What Is Bio-Intensive Gardening? – Boosting Your Garden
If you have a small garden at home, you've probably already Googled, "what is bio-intensive gardening" to see how you can make the most out of your garden. If you're not familiar with the term, then you've come to the right place!
What Is Bio-Intensive Gardening?
In a nutshell, bio-intensive gardening is a type of gardening where the goal is to grow as much food as possible in the smallest space available. The goal of bio-intensive gardening is to be able to provide food safely and sustainably for people who don't have a lot of land to work on. In contrast to commercial agriculture, bio intensive gardening does not practice-wide spacing, nor does it use chemical inputs such as fertilizers or pesticides.
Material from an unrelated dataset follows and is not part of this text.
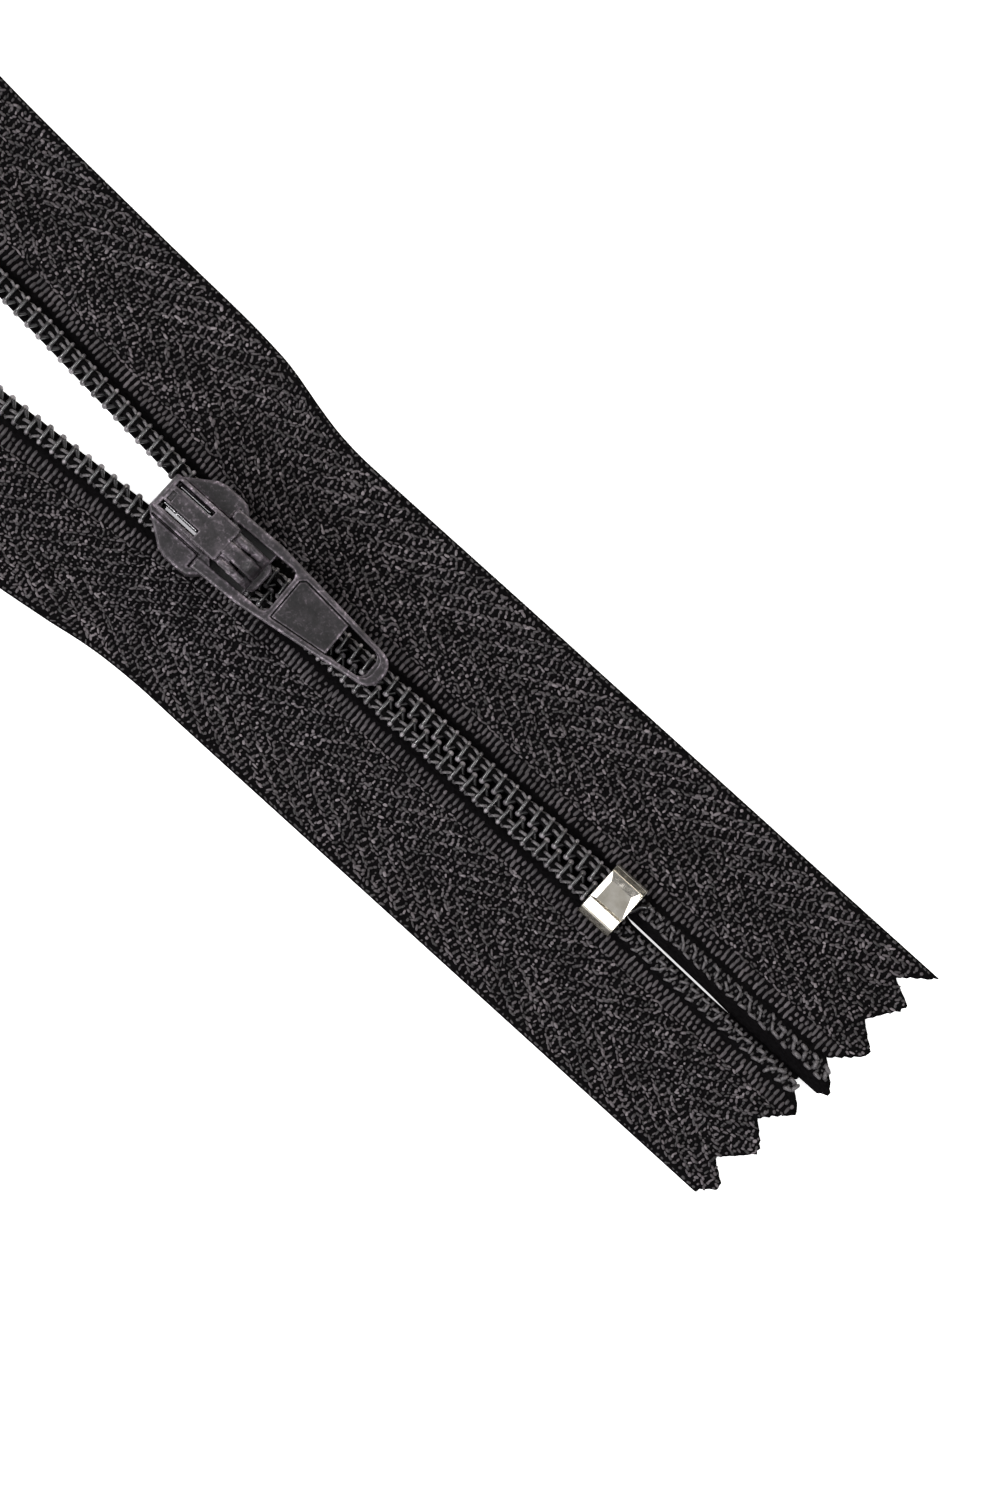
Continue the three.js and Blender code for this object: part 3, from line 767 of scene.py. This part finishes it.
class Field:
    """Signed distance to a solid on a grid, negative inside. Shapes are joined and cut, then skinned."""

    def __init__(self, low, high, cell):
        self.cell = cell
        self.low = np.array(low, float) - 3 * cell
        counts = np.ceil((np.array(high) - self.low) / cell).astype(int) + 4
        self.x, self.y, self.z = (
            (self.low[i] + np.arange(counts[i]) * cell).reshape([-1 if i == k else 1 for k in range(3)])
            for i in range(3))
        self.value = np.full(counts, 1e3, np.float32)

    def plate(self, corners, low, high, rounding=0.0):
        """An outline seen from above, solid from low to high."""
        return push(outline(self.x, self.y, corners), self.z, low, high, rounding)

    def profile(self, corners, low, high, rounding=0.0):
        """An outline seen from the side, solid from low to high across the slider."""
        return push(outline(self.x, self.z, corners), self.y, low, high, rounding)

    def join(self, shape, fillet=0.12):
        self.value = blended(self.value, shape, fillet)

    def cut(self, shape, rounding=0.08):
        self.value = -blended(-self.value, shape, rounding)

    def sample(self, points):
        """The field between the grid's points."""
        place = (points - self.low) / self.cell
        base = np.clip(np.floor(place).astype(int), 0, np.array(self.value.shape) - 2)
        share = place - base
        total = np.zeros(len(points))
        for corner in CORNERS:
            weight = np.prod(np.where(corner, share, 1 - share), axis=1)
            total += weight * self.value[tuple((base + corner).T)]
        return total

    def settle(self, points):
        """Moves points near the surface onto it, which keeps flat faces flat."""
        step = self.cell / 2
        for _ in range(2):
            slope = np.stack([
                (self.sample(points + step * axis) - self.sample(points - step * axis)) / (2 * step)
                for axis in np.eye(3)
            ], 1)
            move = self.sample(points)[:, None] * slope / np.maximum((slope ** 2).sum(1, keepdims=True), 0.3)
            points = points - np.clip(move, -step / 2, step / 2)
        return points

    def skin(self):
        """Surface nets: points, quads and how convex the surface is at each point."""
        value = self.value
        inside = value < 0
        size = [n - 1 for n in value.shape]
        count = np.zeros(size, np.int8)
        for i, j, k in CORNERS:
            count += inside[i:i + size[0], j:j + size[1], k:k + size[2]]
        cells = np.argwhere((count > 0) & (count < 8))
        number = np.full(size, -1)
        number[tuple(cells.T)] = np.arange(len(cells))
        at = {c: value[tuple((cells + c).T)] for c in CORNERS}
        total, crossings = np.zeros((len(cells), 3)), np.zeros(len(cells))
        for p in CORNERS:
            for axis in range(3):
                if p[axis]:
                    continue
                q = tuple(1 if i == axis else p[i] for i in range(3))
                crosses = (at[p] < 0) != (at[q] < 0)
                share = np.where(crosses, at[p] / np.where(crosses, at[p] - at[q], 1), 0)
                where = np.tile(np.array(p, float), (len(cells), 1))
                where[:, axis] = share
                total += where * crosses[:, None]
                crossings += crosses
        points = self.settle(self.low + (cells + total / crossings[:, None]) * self.cell)
        faces = []
        unit = np.eye(3, dtype=int)
        for axis in range(3):
            u, v = unit[(axis + 1) % 3], unit[(axis + 2) % 3]
            here = inside[tuple(slice(0, -1) if i == axis else slice(1, -1) for i in range(3))]
            ahead = inside[tuple(slice(1, None) if i == axis else slice(1, -1) for i in range(3))]
            edges = np.argwhere(here != ahead)
            outwards = here[tuple(edges.T)]
            edges = edges + [0 if i == axis else 1 for i in range(3)]
            ring = [number[tuple((edges - o).T)] for o in (0 * u, u, u + v, v)]
            quads = np.stack(ring, 1)
            faces.append(np.where(outwards[:, None], quads, quads[:, ::-1]))
        span = 2
        middle = np.clip(cells, span, np.array(value.shape) - span - 1)
        spread = -6 * value[tuple(middle.T)]
        for axis in range(3):
            for step in (-span, span):
                spread = spread + value[tuple((middle + step * unit[axis]).T)]
        convex = spread / (span * self.cell) ** 2
        return points, np.concatenate(faces), np.clip(0.5 + convex * 0.06, 0, 1)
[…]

The main idea of bio-intensive gardening is increasing the quality of the soil used so that the plants will be able to get as many nutrients and minerals as possible from the soil.
There are two ways that bio intensive gardening achieves this: through thorough tilling of the soil and by adding a lot of compost to the soil. When it comes to tilling the soil for bio intensive gardening, you will usually till twice as deep as you would for regular gardening. The deeper tilling allows the roots of the plants to penetrate through the soil deeper and get more nutrients and minerals.
For the composting, you will need to regularly add organic compost materials such as twigs, bark, leaves, and vegetable, and fruit scraps. Unlike with regular composting, you will need to mix your compost materials deep into the soil and allow the material to compost under the soil.
How is Bio-Intensive Gardening Different from Regular Gardening?
The main difference between bio intensive gardening and regular gardening is the orientation of the plants. In regular gardening, the common practice is to place different plants in neat rows that have spaces between them. What is bio intensive gardening? With bio-intensive gardening, you grow different plants close together in intercropped rows provided that each plant does not adversely affect the growth of the other plant. One popular pair of plants that many bio intensive gardeners put together are lettuce and peppers. After you plant your rows of lettuce, you will plant the peppers in between the lettuce. The lettuce will grow close to the ground while the peppers will grow up and over the lettuce.
The 8 Elements of Bio Intensive Gardening
Here are the eight important elements of any successful bio intensive garden:
- Raised Beds – the soil inside the beds are double dug, allowing for a healthy soil for beneficial microorganisms. The raised beds also allow the distinctive close plant spacing that’s essential in bio intensive gardening.
- Composting – allows you to return the nutrients used by the plants to the soil. Compared to regular composting, proponents of bio-intensive gardening calls their technique “cold composting” because it does not have the same anaerobic process found in regular composting. While the cold composting method takes longer, it produces more compost in terms of weight.
- Companion Planting – planning to choose which plants will grow together best. Aside from planning with plants should be grown together, bio-intensive gardeners also consider the presence of beneficial microorganisms and insects to help boost the health of the crops.
- Carbon Cycling – most, if not all, the reusable organic matter is returned to the soil as fertilizer. Many bio intensive gardeners even make it a point to grow crops that have a lot of biomass that can be returned to the soil after harvest.
- Calorie Farming – growing specific crops with the highest number of calories per pound of food. The idea is to be able to grow an optimal balanced diet in the smallest space possible.
- Intensive Planting – planting close together to conserve space as well as to maximize irrigation.
- Open-Pollinated Plants – allows plants to pollinate each other to reduce dependence on human inputs continuously. Using open-pollinated plants also keeps the gene pool of the crops diverse to promote resistance to diseases and pests.
- Closed Loop Farming – all components of the farm work together to create a self-contained and self-sustaining system. The idea of a bio intensive garden is to honor the connections of an agricultural ecosystem, no matter how small the ecosystem. In bio intensive gardens, the importance is placed on the health of the system before the income of the farmer.
Advantages of Bio Intensive Gardening
When people use bio intensive gardening techniques, here are the benefits that they enjoy:
- Uses 60-80% less water compared to regular gardening, which is handy for places that are experiencing drought or water scarcity.
- No longer dependent on fertilizer, with fertilizer costs going down 50-100%.
- 99% less energy used compared to regular gardening.
- Produces 2-6 times more food per square foot of soil relative to regular gardening.
- Healthier soil because of the increased aeration and regular addition of compost.
Can Anyone Start a Bio Intensive Garden?
The most attractive part of a bio intensive garden is that it can be started in gardens that are too small for conventional agriculture. To start a bio intensive garden, you need a plot size in your garden that is at least 20 square meters. You will also need materials to create the raised beds as well as space for your compost pile.
Now that you know what bio-intensive gardening is, there is one catch that you should also know: starting a bio intensive garden is not a quick or easy process. Most bio-intensive gardeners report that there is always a process of trial and error at the beginning as you find which crops work best together as well as which crops grow best in the climate and soil that you have in your garden. However, this should not put you off from learning and practicing bio intensive gardening. Over time, you will refine your practices, and you will be able to be more food secure!